Easily the worst story in this issue is Randall Garret’s By Proxy, in which a young, brash scientist announces his intention to launch a ship powered by some sort of intertia-less drive, but is oppressed, by turns, by the government, the military, and a cynical press.  Of course, the thing works.  I’m not sure if Campbell specifically asked young Randy for a bespoke story on this, one of Campbell’s favorite subjects, or if Randy chose this topic because it ensured him a sale.  Either way, it is not only a bad story, but the quality of writing is at the low end of the author’s range.  About the only good thing about the story is it features no women.  Given Randy’s reputation, that’s a blessing.

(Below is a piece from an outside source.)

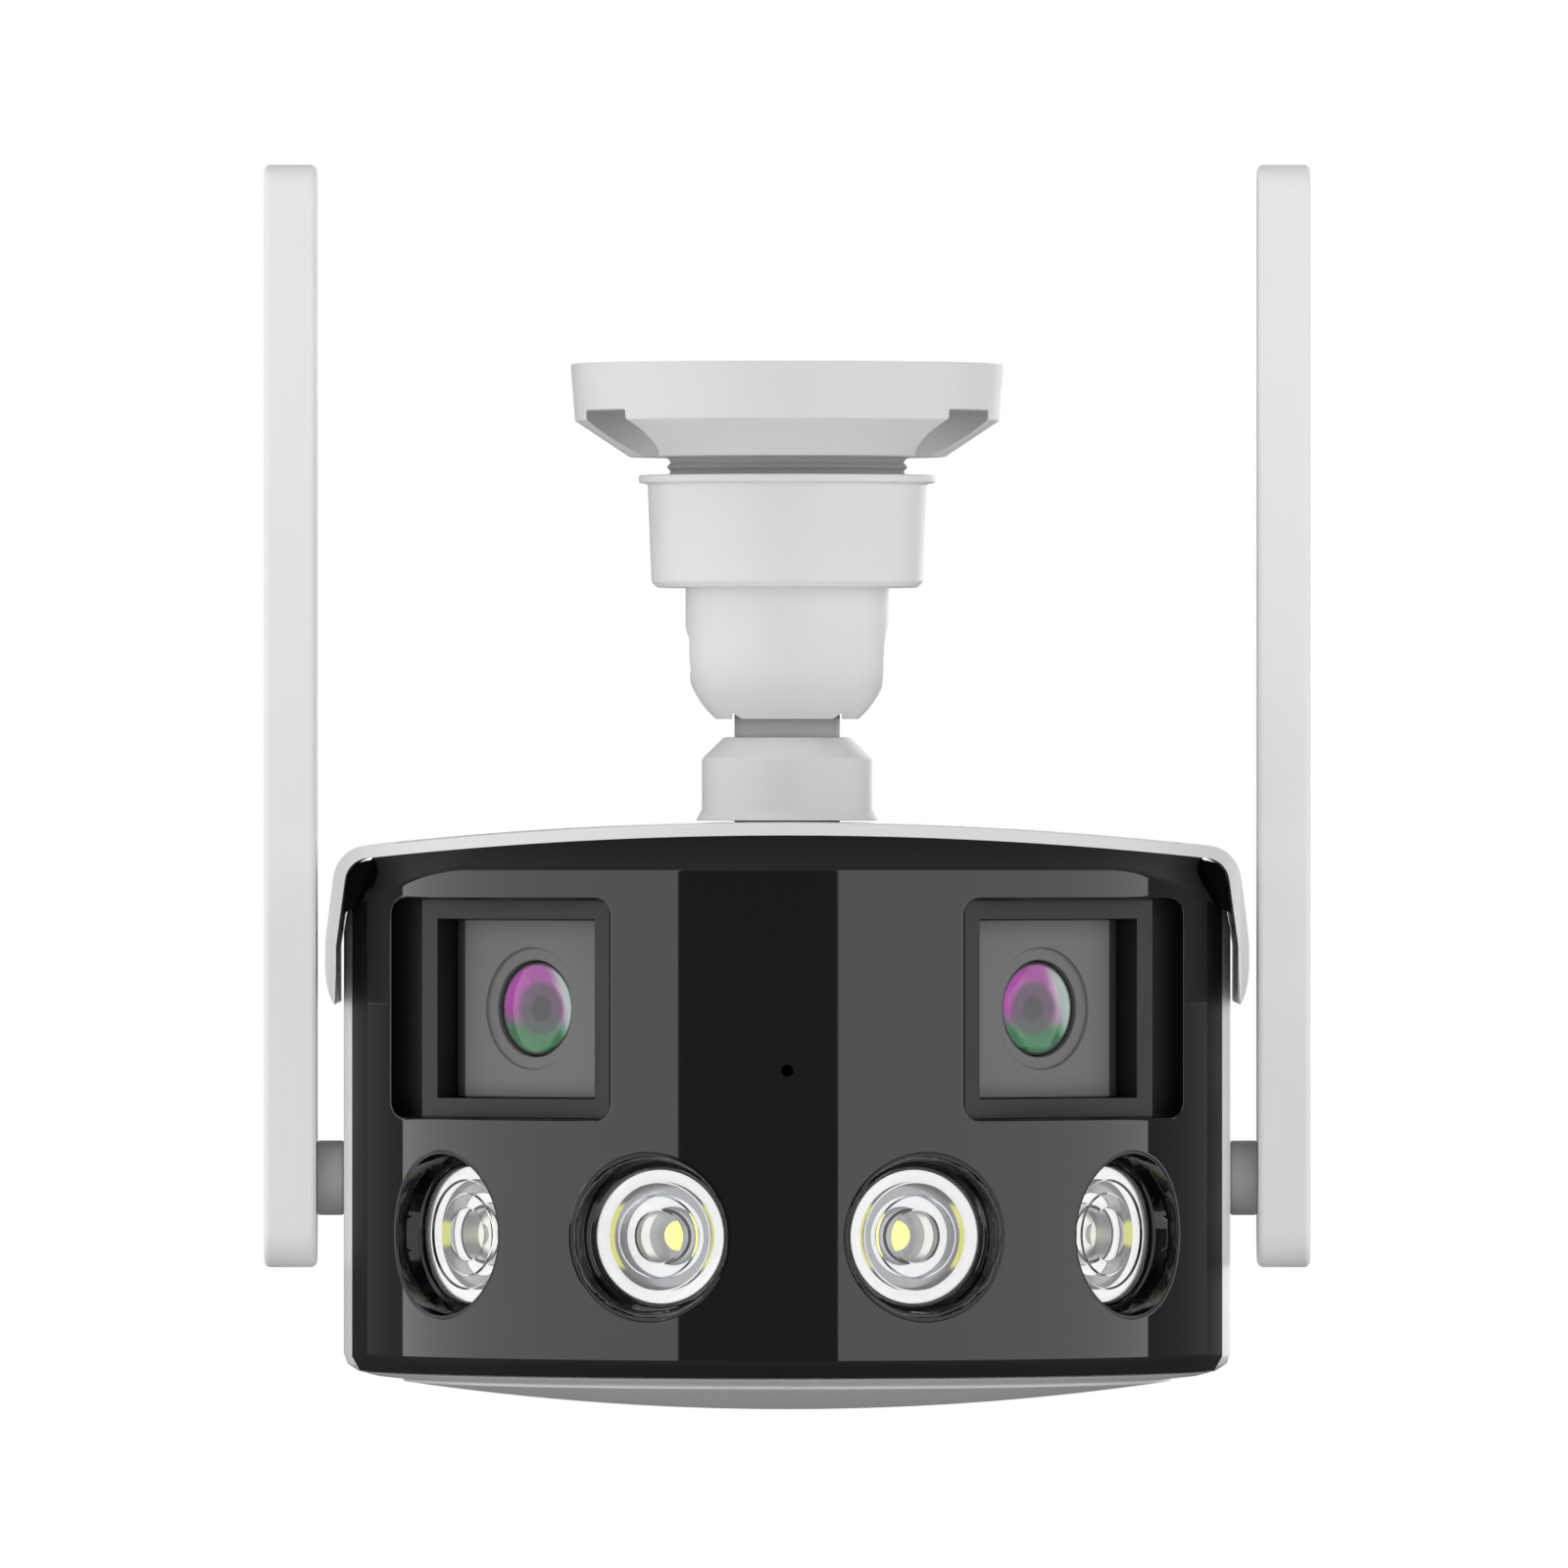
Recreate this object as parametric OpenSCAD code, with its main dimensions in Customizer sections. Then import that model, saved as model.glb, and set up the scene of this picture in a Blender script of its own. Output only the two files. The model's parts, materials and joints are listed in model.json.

H.B. Fyfe, a grizzled veteran of the pulp era, comes out of retirement to offer up A Transmutation of Muddles, a sort of sub-par Sheckley story about the four-cornered negotiations between a marooned space merchant, his insurance adjustor, the aliens on whose sacred land he crashed, and the government.  It’s inoffensive, unremarkable.

The last fiction entry is Everett Cole’s Alarm Clock, about the pressure cooker of a situation a canny military drop-out is thrust into in order to awaken his peculiar talents so that he can join the legendary Special Corps.  It’s the sort of thing I like seeing from Harry Harrison.  Cole isn’t as good as Harrison.

Last up is Asimov’s fine article on the extent of the solar atmosphere, and how it interacts with the tenuous outer regions of the various planetary atmospheres, producing brilliant auroras and the deadly Van Allen Belts.  It’s amazing how much we have learned about the subject in the last two years, a revolutionary period for interplanetary physics. 

All told, we’ve got a just-under 3-star issue.  Once again, the great serial and non-fiction pieces balance out the mediocre short entries.  And the less we speak of Campbell’s editorials, the better…

See you in a few, likely from sleepy Fukuoka!